Accepted submission by fork(2) at 2016-07-11 17:02:31
Science

      Science [sciencemag.org] reports on soil research in the Netherlands:

Want to make your barren yard lush again? Just add a bit of soil from your local meadow. A new study reveals that the addition of foreign soil -- and more importantly, the organisms it contains -- can shape which plants will grow in the future. Such "inoculations" could even help bring back fallow farmlands and turn deserts green.

      "This is a really cool and remarkable study," says Harsh Bais, a root biologist at the University of Delaware, Newark, who was not involved in the work. "Dirt matters."

      [...]

        Small-scale studies in greenhouses have shown that adding the right soil can promote the growth of a particular plant community, and some researchers have even tried soil transplantation -- replacing one soil with another -- to get certain endangered plants to grow.

      Such need is great across the globe, where many once-fertile lands are turning into desert, and a significant amount of agricultural land is lost every year. What's more, when governments and nonprofit organizations try to bring back grasslands, forests, and other ecosystems destroyed by agriculture and other human uses, they are often disappointed: Restoration can take decades.

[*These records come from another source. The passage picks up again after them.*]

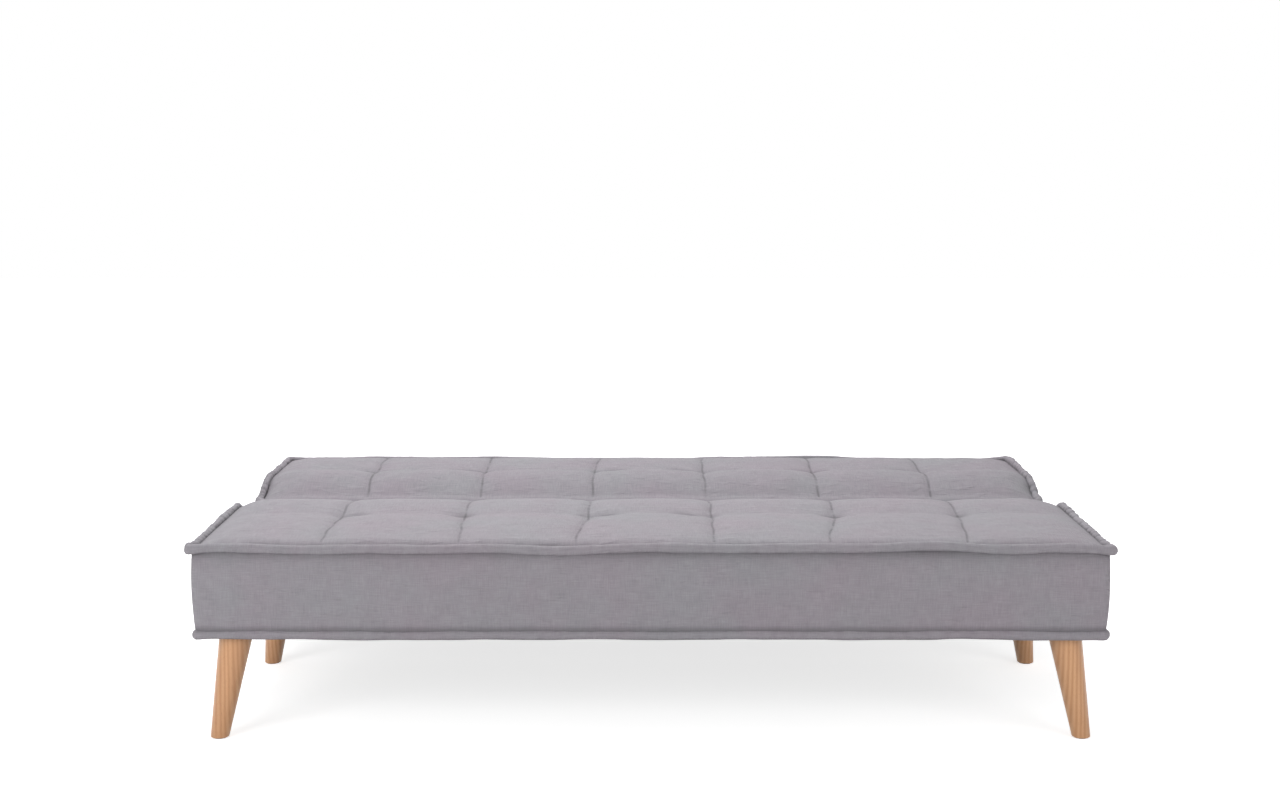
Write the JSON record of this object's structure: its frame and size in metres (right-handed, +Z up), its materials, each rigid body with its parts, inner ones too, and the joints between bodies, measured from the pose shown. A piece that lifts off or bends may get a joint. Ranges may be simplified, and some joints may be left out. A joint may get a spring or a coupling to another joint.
{
  "type": "click clack sofa bed",
  "caption": "Sofa bed lying flat: a tufted seat box on four splayed legs with a tufted back box hinged behind it on ratchet plates.",
  "frame": {"origin": "on the floor below the middle of the opened bed", "axes": "+X along the length, +Y towards the back cushion's far edge, +Z up; the front faces -Y"},
  "size_m": [1.8, 1, 0.4074],
  "materials": {
    "cover_cloth": "slubby woven linen-look cloth, mid grey, matt",
    "band_cloth": "the same woven cloth, stretched flat round the sides",
    "roll_cloth": "the same woven cloth, wrapped round a stuffed cord",
    "dust_cloth": "black non-woven dust cloth",
    "foam": "cut polyurethane foam",
    "felt": "needled fibre pad",
    "twine": "waxed tufting twine",
    "frame_timber": "planed pine, bare",
    "leg_wood": "turned beech, warm brown satin lacquer",
    "glide_plastic": "black moulded glide",
    "spring_wire": "hard drawn spring wire",
    "clip_steel": "pressed sheet steel",
    "plate_steel": "black powder coat",
    "zinc_steel": "bright zinc plate"
  },
  "bodies": {
    "seat": {"seat_cover": "cover_cloth", "seat_outer_band": "band_cloth", "seat_side_bands": "band_cloth", "seat_hinge_band": "band_cloth", "seat_top_roll": "roll_cloth", "seat_bottom_roll": "roll_cloth", "seat_dust_cover": "dust_cloth", "seat_foam": "foam", "seat_spring_pad": "felt", "seat_tuft_ties": "twine", "seat_hinge_rail": "frame_timber", "seat_outer_rail": "frame_timber", "seat_end_rails": "frame_timber", "seat_cross_bearers": "frame_timber", "seat_corner_blocks": "frame_timber", "front_left_leg": "leg_wood", "front_right_leg": "leg_wood", "rear_left_leg": "leg_wood", "rear_right_leg": "leg_wood", "leg_glides": "glide_plastic", "seat_springs": "spring_wire", "left_pawl_spring": "spring_wire", "right_pawl_spring": "spring_wire", "seat_spring_clips": "clip_steel", "left_seat_arm": "plate_steel", "right_seat_arm": "plate_steel", "left_keeper_plate": "plate_steel", "right_keeper_plate": "plate_steel", "left_pivot_pin": "zinc_steel", "right_pivot_pin": "zinc_steel", "left_pawl_pin": "zinc_steel", "right_pawl_pin": "zinc_steel", "seat_hinge_bolts": "zinc_steel", "seat_hinge_nuts": "zinc_steel", "leg_bolts": "zinc_steel", "leg_inserts": "zinc_steel"},
    "back": {"back_cover": "cover_cloth", "back_outer_band": "band_cloth", "back_side_bands": "band_cloth", "back_hinge_band": "band_cloth", "back_top_roll": "roll_cloth", "back_bottom_roll": "roll_cloth", "back_dust_cover": "dust_cloth", "back_foam": "foam", "back_spring_pad": "felt", "back_tuft_ties": "twine", "back_hinge_rail": "frame_timber", "back_outer_rail": "frame_timber", "back_end_rails": "frame_timber", "back_cross_bearers": "frame_timber", "back_corner_blocks": "frame_timber", "back_springs": "spring_wire", "back_spring_clips": "clip_steel", "back_hinge_bolts": "zinc_steel", "back_hinge_nuts": "zinc_steel", "left_back_arm": "plate_steel", "right_back_arm": "plate_steel"},
    "left_pawl": {"left_pawl": "plate_steel"},
    "right_pawl": {"right_pawl": "plate_steel"}
  },
  "joints": [
    {"name": "back_fold", "type": "hinge", "parent": "seat", "child": "back", "pos_m": [0, 0.07, 0.356], "axis": [1, 0, 0], "range_deg": [0, 80]},
    {"name": "left_pawl_lift", "type": "hinge", "parent": "seat", "child": "left_pawl", "pos_m": [-0.8765, 0.032, 0.296], "axis": [1, 0, 0], "range_deg": [0, 9]},
    {"name": "right_pawl_lift", "type": "hinge", "parent": "seat", "child": "right_pawl", "pos_m": [0.8765, 0.032, 0.296], "axis": [1, 0, 0], "range_deg": [0, 9]}
  ]
}
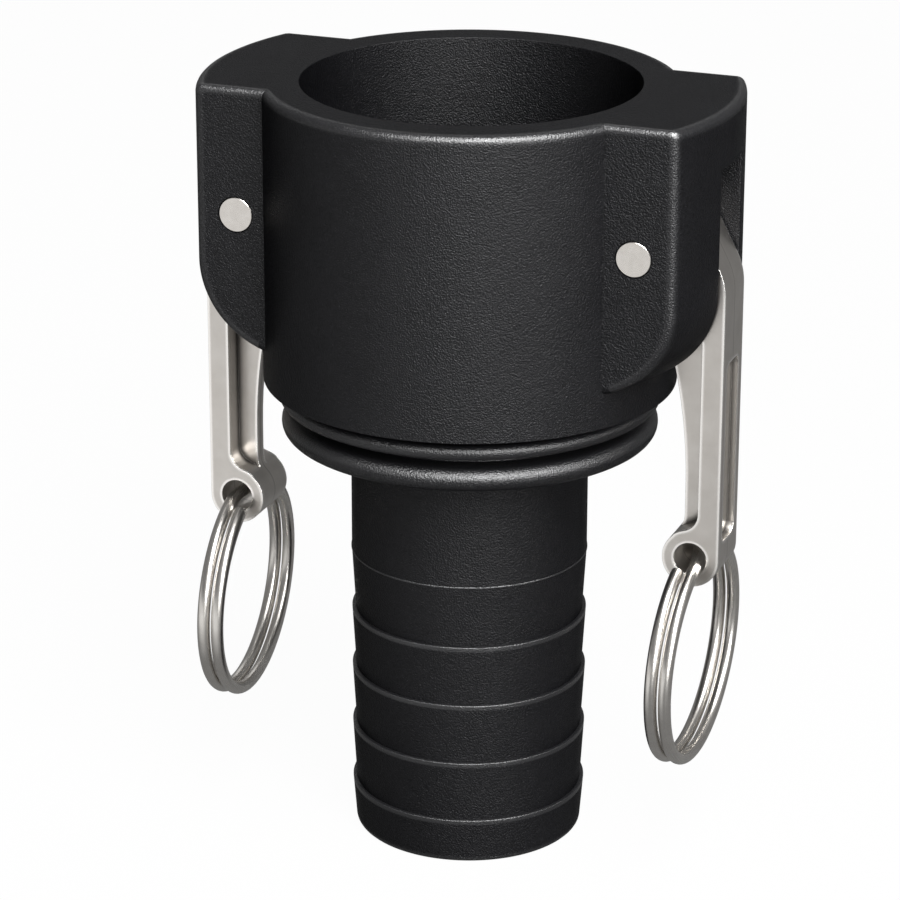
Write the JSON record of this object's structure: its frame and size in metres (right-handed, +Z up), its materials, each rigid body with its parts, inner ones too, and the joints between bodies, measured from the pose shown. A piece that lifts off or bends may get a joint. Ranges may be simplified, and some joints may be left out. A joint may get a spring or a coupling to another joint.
{
  "type": "cam and groove coupling",
  "caption": "Cam and groove hose coupling: black socket with ears, barbed hose shank, and hinged stainless cam arms with finger rings.",
  "frame": {"origin": "middle of the hose shank's end face", "axes": "+Z up along the coupling's axis to the socket's rim, the arms hang at -X (left) and +X (right), the pivot pins run along Y"},
  "size_m": [0.0884, 0.0672, 0.128],
  "materials": {
    "moulded_plastic": "fine moulded grain",
    "gasket_rubber": "smooth moulded rubber",
    "pin_steel": "turned and faced",
    "cast_steel": "fine cast, satin tumbled",
    "ring_wire": "drawn, polished"
  },
  "bodies": {
    "coupler": {"coupler_body": "moulded_plastic", "gasket": "gasket_rubber", "left_pin": "pin_steel", "right_pin": "pin_steel"},
    "left_arm": {"left_cam_arm": "cast_steel"},
    "right_arm": {"right_cam_arm": "cast_steel"},
    "left_ring": {"left_finger_ring": "ring_wire"},
    "right_ring": {"right_finger_ring": "ring_wire"}
  },
  "joints": [
    {"name": "left_arm_pivot", "type": "hinge", "parent": "coupler", "child": "left_arm", "pos_m": [-0.0331, 0, 0.10725], "axis": [0, 1, 0], "range_deg": [0, 90]},
    {"name": "right_arm_pivot", "type": "hinge", "parent": "coupler", "child": "right_arm", "pos_m": [0.0331, 0, 0.10725], "axis": [0, -1, 0], "range_deg": [0, 90]},
    {"name": "left_ring_swing", "type": "hinge", "parent": "left_arm", "child": "left_ring", "pos_m": [-0.0395, 0, 0.054], "axis": [0, 1, 0], "range_deg": [-30, 145]},
    {"name": "right_ring_swing", "type": "hinge", "parent": "right_arm", "child": "right_ring", "pos_m": [0.0395, 0, 0.054], "axis": [0, -1, 0], "range_deg": [-25, 150]}
  ]
}
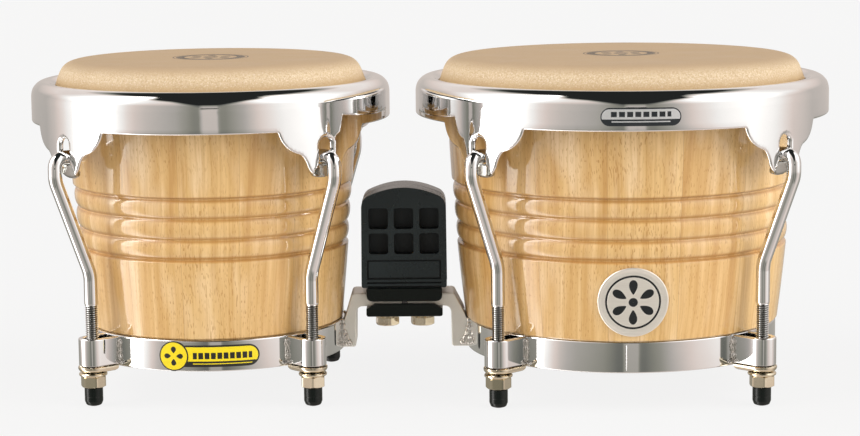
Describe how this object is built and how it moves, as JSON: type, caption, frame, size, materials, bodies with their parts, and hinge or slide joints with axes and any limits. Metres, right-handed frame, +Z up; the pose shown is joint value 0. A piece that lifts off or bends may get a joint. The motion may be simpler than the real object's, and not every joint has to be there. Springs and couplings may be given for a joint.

It sometimes fails altogether.

      Researchers from the Netherlands Institute of Ecology experimented with "booster shots"...adding soil layers using soil from other sources. In a side-by-side comparison they spread a 1cm-thick layer of soil from a different source over plots of degraded farmland, planted seeds and waited 6 years.

The source of the added soil greatly influenced what grew where, they report today in Nature Plants [nature.com]. Plots with heathland soil were covered with heather and gorse, whereas plots with grasslands soil were overflowing with a variety of grasses. The added soil made the existing land richer -- as the researchers found more nematode worms, more bacteria, and more fungi in those sections of the plots. Those with heathland soil also had a greater diversity of springtails and mites.

      Inspired by this research, land managers in the Netherlands are trying soil inoculation to promote restoration at 15 different sites.